Brenda Booth - SageMaker Ground Truth.

Background

Review UI is a built-in user interface available in Amazon SageMaker Ground Truth Plus, that enables users to inspect label quality and to provide feedback until customers are satisfied that the labels accurately represent the ground truth. It leverages the annotation UI plus additional options specific to the review workflow; like marking errors when annotation mistakes are found and provide feedback to annotators.

The Review UI was launched in SageMaker Ground Truth Plus during re:Invent 2021 and since its release, customers have reported issues. The research was designed to validate the requirements already captured from customers and to add additional requirements to solve the problems through user research.

The UX work presented in this portfolio, was aimed at solving some of the usability issues reported by customers.

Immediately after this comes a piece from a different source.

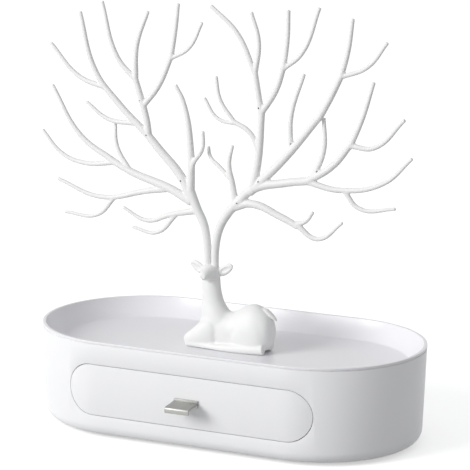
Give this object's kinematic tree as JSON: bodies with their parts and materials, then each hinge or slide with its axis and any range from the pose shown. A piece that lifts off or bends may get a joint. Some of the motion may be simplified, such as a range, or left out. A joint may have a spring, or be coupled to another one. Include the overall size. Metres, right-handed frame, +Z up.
{
  "type": "jewelry stand with drawer",
  "caption": "Stadium-shaped jewelry stand: a drawer in the base, a dished tray on top and a resting deer whose branching antlers hold necklaces and earrings.",
  "frame": {"origin": "on the table, under the middle of the housing", "axes": "+Z up; the drawer opens towards -Y; the long side of the base lies along X"},
  "size_m": [0.3005, 0.1668, 0.3091],
  "materials": {
    "base_white": "satin white moulded plastic",
    "tray_white": "satin white moulded plastic",
    "drawer_white": "matt white moulded plastic",
    "figure_white": "semi-gloss white moulded plastic",
    "pull_metal": "satin champagne-grey metal",
    "screw_steel": "zinc-plated",
    "foot_rubber": "soft translucent-white rubber"
  },
  "bodies": {
    "stand": {"housing": "base_white", "tray": "tray_white", "tray_screws": "screw_steel", "foot_left_front": "foot_rubber", "foot_left_back": "foot_rubber", "foot_right_front": "foot_rubber", "foot_right_back": "foot_rubber", "deer": "figure_white", "deer_screws": "screw_steel", "antler_left": "figure_white", "antler_right": "figure_white"},
    "drawer": {"drawer_box": "drawer_white", "drawer_front": "base_white", "drawer_front_screws": "screw_steel", "drawer_pull": "pull_metal", "drawer_pull_screws": "screw_steel"}
  },
  "joints": [
    {"name": "drawer_slide", "type": "slide", "parent": "stand", "child": "drawer", "axis": [0, -1, 0], "range_m": [0, 0.09]}
  ]
}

AWS Machine Learning Blog: Inspect your data labels with a visual, no code tool to create high-quality training datasets with Amazon SageMaker Ground Truth Plus

My role: In this project I was in charge of the end-to-end UX process. I led all research activities, including conducting all user interviews. I created design concepts and produced high-fidelity mocks and partnered with the product manager (PM) to define requirements and set priority.

UI before the UX optimization.

User journey and users.

User tasks

Research methodology

Phase 1

• Reviewed and compiled customer feedback provided by OPMs* working directly with customers. • Design review of existent interface.
• Interviewed three OPMs working directly with customers, internal labeling teams and external vendors.
• Identified new requirements.
• Created design concepts that addressed some customer pain-points.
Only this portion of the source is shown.